Throughout the remainder of this work, we define the single-component Chi-square Cox process (CSCP) as the Cox process with random intensity

\[ \Lambda(u) = \mu + Z(u)^2, \]

where \(\mu \ge 0\) and \(Z(u)\) is a mean-zero Gaussian random field with covariance function \(C(u,v)\).

Note

So I’m kind of fine with this part of the thesis overall, however there is one thing kind-of bothering me:

We really only properly address 3 possible constructions of the CSCP.

I’m fine with our justification as to why the construction we selected from the three is preferred, however it is not exactly clear to me why the one we have settled on might be the best of ALL possible constructions. For example, what if a scaled and shifted CSCP is better, \(\mu + \alpha Z(u)^2\)?

(I guess this is just the same as shifted).

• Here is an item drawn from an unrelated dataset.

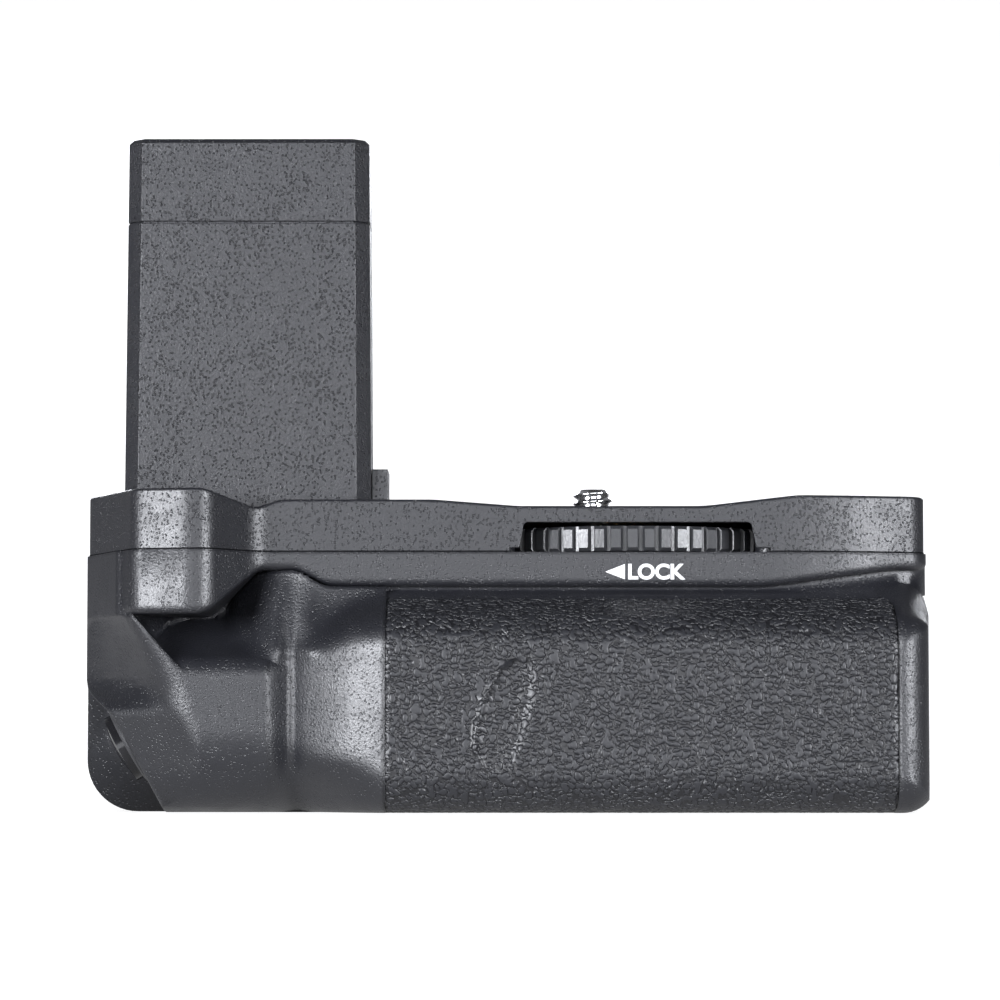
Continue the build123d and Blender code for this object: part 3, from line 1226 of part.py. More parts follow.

Or any other possible transformation?

I can understand if instead we are trying to go along with something like: “we have been trying a bunch of things, and out of the stuff we tried, this seemed to work the best”, but it does seem a little loose, no?

What other possible transformations are there, involving \(Z(u)^2\)?

(I understand that we want to preserve the fact that marginal distribution of location is Chi-square, so this limits the number of possibilities I guess).

Suggested?

While other transformations of Gaussian random fields could be considered, the quadratic form represents the simplest construction leading to a chi-square-type intensity. More complex transformations introduce additional parameters or nonlinearities that complicate both interpretation and inference. The shifted quadratic form therefore provides a natural balance between simplicity and modelling flexibility within this class of processes.

Note

Also, I definitely should have mentioned that we decided to primarily use the \((\lambda, \phi)\) parameterization, and justify why.